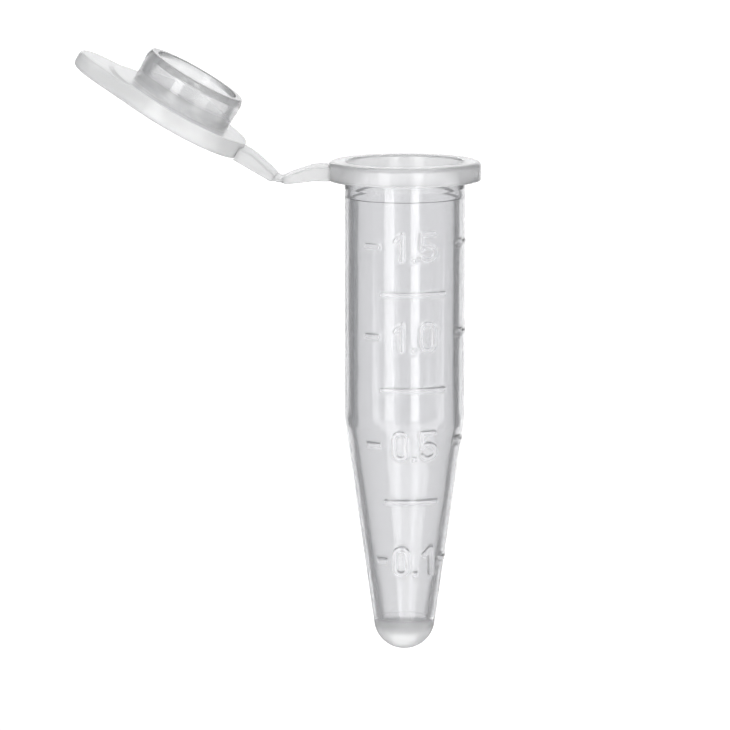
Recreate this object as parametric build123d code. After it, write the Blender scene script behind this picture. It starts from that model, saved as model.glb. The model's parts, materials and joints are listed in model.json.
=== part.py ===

---

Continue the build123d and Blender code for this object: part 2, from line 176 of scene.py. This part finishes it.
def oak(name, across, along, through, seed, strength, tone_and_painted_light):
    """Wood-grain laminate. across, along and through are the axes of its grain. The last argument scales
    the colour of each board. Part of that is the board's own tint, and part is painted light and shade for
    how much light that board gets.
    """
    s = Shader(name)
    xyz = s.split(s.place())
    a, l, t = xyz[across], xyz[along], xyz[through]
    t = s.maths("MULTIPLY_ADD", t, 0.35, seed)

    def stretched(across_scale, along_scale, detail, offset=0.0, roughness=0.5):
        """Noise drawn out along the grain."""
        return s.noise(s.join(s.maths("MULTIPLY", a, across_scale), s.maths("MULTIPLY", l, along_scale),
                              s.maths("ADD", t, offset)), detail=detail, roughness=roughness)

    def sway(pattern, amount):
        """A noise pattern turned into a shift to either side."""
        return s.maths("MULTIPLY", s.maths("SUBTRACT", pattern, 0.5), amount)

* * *

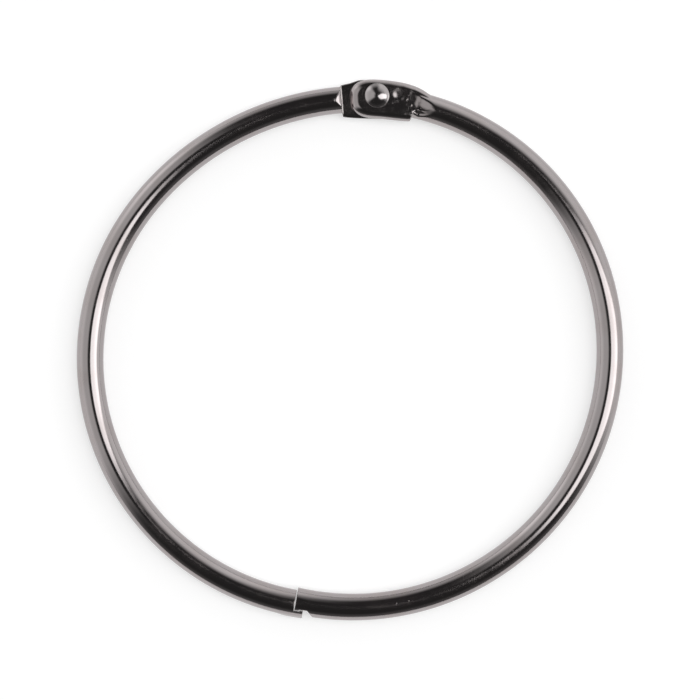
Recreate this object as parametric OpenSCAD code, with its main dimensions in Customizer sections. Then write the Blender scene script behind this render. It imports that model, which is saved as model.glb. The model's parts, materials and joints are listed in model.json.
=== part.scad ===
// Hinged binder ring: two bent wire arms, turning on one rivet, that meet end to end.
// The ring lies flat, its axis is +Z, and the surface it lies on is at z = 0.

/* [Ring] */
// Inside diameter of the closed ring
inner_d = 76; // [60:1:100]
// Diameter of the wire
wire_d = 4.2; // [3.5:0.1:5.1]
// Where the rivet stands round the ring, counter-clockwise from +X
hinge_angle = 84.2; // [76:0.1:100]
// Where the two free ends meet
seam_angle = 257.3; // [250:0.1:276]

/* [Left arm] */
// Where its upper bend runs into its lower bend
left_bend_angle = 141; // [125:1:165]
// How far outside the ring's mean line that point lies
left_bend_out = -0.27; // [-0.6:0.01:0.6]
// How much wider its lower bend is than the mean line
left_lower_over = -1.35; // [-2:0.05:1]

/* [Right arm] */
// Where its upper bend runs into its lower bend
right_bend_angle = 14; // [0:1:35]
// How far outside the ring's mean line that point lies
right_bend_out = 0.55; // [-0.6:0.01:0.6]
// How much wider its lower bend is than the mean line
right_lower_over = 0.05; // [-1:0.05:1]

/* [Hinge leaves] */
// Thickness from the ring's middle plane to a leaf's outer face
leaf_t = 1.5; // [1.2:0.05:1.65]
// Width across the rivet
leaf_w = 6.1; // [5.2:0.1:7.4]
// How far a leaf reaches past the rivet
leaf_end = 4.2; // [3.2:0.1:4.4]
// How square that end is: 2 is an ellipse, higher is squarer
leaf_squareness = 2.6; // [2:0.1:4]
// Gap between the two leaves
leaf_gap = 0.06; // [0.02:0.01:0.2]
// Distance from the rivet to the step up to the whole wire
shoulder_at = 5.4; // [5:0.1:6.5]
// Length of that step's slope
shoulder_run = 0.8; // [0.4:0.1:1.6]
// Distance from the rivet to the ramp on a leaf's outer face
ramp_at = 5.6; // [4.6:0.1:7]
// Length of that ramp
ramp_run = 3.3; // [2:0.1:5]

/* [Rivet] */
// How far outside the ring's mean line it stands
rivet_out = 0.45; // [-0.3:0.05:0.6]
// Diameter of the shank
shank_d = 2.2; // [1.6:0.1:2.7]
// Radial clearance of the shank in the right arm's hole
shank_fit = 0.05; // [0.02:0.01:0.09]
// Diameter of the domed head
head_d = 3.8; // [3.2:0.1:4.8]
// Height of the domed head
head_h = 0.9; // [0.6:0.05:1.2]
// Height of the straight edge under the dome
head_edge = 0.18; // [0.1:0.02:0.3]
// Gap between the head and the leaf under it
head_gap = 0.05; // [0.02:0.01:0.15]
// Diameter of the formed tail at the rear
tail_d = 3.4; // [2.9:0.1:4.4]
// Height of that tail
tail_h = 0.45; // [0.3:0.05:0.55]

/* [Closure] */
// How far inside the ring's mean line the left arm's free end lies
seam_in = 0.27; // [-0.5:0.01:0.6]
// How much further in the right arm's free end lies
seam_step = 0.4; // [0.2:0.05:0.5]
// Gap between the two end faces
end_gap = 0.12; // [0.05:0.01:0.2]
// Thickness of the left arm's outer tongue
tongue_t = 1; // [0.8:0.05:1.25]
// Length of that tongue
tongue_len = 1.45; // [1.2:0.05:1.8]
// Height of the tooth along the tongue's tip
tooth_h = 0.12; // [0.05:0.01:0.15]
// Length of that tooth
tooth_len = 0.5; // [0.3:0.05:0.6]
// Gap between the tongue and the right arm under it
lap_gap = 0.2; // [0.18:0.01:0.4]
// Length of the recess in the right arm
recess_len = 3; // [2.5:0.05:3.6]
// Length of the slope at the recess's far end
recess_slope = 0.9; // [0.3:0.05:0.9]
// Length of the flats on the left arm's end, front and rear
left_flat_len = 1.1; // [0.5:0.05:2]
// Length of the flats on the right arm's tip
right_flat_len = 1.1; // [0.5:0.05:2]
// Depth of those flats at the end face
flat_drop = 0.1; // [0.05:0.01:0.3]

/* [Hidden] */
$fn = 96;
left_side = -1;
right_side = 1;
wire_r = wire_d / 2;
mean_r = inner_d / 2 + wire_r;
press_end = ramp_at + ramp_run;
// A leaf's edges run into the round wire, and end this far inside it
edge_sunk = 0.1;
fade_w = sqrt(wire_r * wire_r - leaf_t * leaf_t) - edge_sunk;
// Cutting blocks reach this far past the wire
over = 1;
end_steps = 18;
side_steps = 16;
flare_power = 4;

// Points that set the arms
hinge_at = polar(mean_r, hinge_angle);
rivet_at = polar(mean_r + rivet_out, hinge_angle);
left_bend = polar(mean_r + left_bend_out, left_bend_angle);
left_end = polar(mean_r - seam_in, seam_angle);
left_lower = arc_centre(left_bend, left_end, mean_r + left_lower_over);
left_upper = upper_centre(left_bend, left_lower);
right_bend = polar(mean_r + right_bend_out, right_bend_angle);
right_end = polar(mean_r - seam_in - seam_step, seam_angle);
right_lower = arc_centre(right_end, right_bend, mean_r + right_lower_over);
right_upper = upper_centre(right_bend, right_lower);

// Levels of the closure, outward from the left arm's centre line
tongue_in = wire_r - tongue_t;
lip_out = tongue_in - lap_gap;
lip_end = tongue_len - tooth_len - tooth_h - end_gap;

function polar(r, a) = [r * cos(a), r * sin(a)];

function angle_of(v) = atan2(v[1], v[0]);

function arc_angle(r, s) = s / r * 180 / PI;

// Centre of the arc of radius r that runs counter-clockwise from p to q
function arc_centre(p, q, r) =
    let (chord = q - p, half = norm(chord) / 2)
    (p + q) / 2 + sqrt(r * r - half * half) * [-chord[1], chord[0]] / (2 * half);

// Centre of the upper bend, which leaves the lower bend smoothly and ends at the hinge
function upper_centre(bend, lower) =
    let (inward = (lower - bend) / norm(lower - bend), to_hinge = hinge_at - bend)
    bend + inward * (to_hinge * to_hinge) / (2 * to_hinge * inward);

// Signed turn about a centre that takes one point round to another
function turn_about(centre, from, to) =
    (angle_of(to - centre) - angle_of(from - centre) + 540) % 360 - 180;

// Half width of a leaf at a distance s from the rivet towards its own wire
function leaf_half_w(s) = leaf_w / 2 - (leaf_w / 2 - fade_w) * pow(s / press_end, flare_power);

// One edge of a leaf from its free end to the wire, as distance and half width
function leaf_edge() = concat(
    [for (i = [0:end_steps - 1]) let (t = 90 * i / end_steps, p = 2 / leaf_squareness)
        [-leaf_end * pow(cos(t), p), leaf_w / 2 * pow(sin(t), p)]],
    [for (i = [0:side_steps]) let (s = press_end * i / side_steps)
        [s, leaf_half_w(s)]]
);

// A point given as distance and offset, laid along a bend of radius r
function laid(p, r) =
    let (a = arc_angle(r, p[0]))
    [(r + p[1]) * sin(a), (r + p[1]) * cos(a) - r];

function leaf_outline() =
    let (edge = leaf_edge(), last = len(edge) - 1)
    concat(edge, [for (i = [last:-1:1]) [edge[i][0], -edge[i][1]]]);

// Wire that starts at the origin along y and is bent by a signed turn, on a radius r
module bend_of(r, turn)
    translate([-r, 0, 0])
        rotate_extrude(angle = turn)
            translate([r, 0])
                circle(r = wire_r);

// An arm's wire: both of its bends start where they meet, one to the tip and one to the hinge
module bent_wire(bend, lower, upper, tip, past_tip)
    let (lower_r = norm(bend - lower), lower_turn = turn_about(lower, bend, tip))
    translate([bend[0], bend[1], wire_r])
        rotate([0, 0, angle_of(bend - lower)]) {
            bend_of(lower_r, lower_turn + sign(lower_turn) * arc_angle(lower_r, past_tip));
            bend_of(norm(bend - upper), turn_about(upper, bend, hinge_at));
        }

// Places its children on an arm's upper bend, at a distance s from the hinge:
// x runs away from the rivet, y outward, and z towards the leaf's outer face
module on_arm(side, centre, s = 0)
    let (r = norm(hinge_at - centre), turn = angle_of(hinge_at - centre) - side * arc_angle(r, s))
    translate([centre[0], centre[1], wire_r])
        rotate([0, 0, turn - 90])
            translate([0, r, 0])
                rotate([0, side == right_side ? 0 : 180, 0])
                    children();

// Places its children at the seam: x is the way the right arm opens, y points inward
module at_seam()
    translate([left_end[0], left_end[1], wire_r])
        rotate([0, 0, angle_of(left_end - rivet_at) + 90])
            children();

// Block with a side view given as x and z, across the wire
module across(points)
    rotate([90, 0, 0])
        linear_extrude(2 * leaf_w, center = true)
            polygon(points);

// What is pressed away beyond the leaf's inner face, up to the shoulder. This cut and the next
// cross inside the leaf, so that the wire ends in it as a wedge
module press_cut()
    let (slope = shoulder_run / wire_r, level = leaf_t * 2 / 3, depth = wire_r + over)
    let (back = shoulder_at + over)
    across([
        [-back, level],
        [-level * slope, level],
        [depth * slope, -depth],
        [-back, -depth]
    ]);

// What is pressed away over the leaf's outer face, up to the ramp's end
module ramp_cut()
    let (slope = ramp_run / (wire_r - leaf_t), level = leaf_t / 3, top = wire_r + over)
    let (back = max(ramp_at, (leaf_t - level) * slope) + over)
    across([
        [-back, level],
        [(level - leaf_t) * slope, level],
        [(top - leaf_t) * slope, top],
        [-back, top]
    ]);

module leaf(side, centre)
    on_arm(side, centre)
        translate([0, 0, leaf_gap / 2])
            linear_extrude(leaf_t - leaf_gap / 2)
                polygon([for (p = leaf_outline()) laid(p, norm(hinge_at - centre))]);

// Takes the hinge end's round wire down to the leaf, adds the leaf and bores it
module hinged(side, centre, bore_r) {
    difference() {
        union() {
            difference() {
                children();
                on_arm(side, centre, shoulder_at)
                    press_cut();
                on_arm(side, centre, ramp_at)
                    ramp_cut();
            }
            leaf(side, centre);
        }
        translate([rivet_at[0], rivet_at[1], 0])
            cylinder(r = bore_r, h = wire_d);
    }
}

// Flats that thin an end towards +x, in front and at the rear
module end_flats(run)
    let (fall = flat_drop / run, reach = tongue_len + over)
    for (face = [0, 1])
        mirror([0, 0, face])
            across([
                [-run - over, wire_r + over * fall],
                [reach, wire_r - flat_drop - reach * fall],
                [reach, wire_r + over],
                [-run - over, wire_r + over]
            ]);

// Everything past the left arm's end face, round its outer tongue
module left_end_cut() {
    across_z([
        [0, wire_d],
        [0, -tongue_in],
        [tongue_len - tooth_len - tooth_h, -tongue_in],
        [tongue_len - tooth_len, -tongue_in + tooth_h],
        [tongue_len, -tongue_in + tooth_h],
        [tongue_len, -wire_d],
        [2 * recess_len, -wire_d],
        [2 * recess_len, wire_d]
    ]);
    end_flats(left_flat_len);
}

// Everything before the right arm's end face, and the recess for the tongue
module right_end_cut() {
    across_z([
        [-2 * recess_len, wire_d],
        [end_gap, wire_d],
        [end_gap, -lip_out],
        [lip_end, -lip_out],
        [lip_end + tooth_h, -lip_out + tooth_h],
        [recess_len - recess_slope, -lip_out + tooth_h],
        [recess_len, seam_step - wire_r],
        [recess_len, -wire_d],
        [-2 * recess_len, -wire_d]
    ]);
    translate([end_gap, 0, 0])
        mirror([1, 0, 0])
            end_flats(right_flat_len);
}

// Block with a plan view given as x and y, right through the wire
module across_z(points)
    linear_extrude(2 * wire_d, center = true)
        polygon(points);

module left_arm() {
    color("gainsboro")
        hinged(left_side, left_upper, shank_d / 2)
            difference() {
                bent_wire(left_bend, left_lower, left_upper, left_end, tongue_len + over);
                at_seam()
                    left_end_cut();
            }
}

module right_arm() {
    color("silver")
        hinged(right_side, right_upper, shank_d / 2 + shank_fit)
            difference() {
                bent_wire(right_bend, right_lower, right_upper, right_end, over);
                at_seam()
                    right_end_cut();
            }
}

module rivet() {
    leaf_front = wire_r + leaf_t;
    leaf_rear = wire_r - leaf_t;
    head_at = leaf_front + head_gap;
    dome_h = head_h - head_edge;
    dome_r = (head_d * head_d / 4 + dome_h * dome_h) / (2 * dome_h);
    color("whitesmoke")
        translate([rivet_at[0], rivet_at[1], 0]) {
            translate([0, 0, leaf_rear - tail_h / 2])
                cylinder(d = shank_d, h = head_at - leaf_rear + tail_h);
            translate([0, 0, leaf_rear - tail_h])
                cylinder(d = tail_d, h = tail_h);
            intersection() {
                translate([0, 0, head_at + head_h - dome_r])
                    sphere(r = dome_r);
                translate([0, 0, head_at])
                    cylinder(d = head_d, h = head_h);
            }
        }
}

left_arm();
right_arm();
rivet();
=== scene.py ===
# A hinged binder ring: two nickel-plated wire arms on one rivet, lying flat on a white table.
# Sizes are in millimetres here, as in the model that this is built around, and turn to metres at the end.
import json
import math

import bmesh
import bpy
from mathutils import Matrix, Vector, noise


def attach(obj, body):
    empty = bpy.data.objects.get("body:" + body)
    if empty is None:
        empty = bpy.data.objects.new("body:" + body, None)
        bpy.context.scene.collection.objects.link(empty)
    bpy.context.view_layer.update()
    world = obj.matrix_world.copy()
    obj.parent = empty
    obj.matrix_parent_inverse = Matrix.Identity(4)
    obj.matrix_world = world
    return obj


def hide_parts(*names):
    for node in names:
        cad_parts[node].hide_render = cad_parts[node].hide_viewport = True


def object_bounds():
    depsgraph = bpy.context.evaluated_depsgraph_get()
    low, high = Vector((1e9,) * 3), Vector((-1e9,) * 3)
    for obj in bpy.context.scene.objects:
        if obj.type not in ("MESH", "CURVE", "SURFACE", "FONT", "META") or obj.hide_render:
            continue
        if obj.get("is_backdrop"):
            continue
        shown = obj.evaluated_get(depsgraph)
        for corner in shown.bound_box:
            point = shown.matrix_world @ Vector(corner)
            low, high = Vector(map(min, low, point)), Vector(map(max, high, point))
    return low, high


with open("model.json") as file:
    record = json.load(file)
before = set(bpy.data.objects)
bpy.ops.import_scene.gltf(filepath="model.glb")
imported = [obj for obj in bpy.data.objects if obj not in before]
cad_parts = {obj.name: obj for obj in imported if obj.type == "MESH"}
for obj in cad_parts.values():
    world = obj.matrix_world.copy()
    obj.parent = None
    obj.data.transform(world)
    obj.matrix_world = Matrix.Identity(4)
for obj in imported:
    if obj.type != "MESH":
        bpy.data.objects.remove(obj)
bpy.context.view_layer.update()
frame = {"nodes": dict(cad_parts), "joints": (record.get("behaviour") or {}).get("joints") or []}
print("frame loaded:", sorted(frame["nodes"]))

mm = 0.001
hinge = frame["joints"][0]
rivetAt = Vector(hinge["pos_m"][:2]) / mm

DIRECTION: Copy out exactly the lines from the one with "leaf_front = wire_r + leaf_t;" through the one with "cad_parts[node].hide_render = cad_parts[node].hide_viewport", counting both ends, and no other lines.

FINISHED TASK:
    leaf_front = wire_r + leaf_t;
    leaf_rear = wire_r - leaf_t;
    head_at = leaf_front + head_gap;
    dome_h = head_h - head_edge;
    dome_r = (head_d * head_d / 4 + dome_h * dome_h) / (2 * dome_h);
    color("whitesmoke")
        translate([rivet_at[0], rivet_at[1], 0]) {
            translate([0, 0, leaf_rear - tail_h / 2])
                cylinder(d = shank_d, h = head_at - leaf_rear + tail_h);
            translate([0, 0, leaf_rear - tail_h])
                cylinder(d = tail_d, h = tail_h);
            intersection() {
                translate([0, 0, head_at + head_h - dome_r])
                    sphere(r = dome_r);
                translate([0, 0, head_at])
                    cylinder(d = head_d, h = head_h);
            }
        }
}

left_arm();
right_arm();
rivet();
=== scene.py ===
# A hinged binder ring: two nickel-plated wire arms on one rivet, lying flat on a white table.
# Sizes are in millimetres here, as in the model that this is built around, and turn to metres at the end.
import json
import math

import bmesh
import bpy
from mathutils import Matrix, Vector, noise


def attach(obj, body):
    empty = bpy.data.objects.get("body:" + body)
    if empty is None:
        empty = bpy.data.objects.new("body:" + body, None)
        bpy.context.scene.collection.objects.link(empty)
    bpy.context.view_layer.update()
    world = obj.matrix_world.copy()
    obj.parent = empty
    obj.matrix_parent_inverse = Matrix.Identity(4)
    obj.matrix_world = world
    return obj


def hide_parts(*names):
    for node in names:
        cad_parts[node].hide_render = cad_parts[node].hide_viewport = True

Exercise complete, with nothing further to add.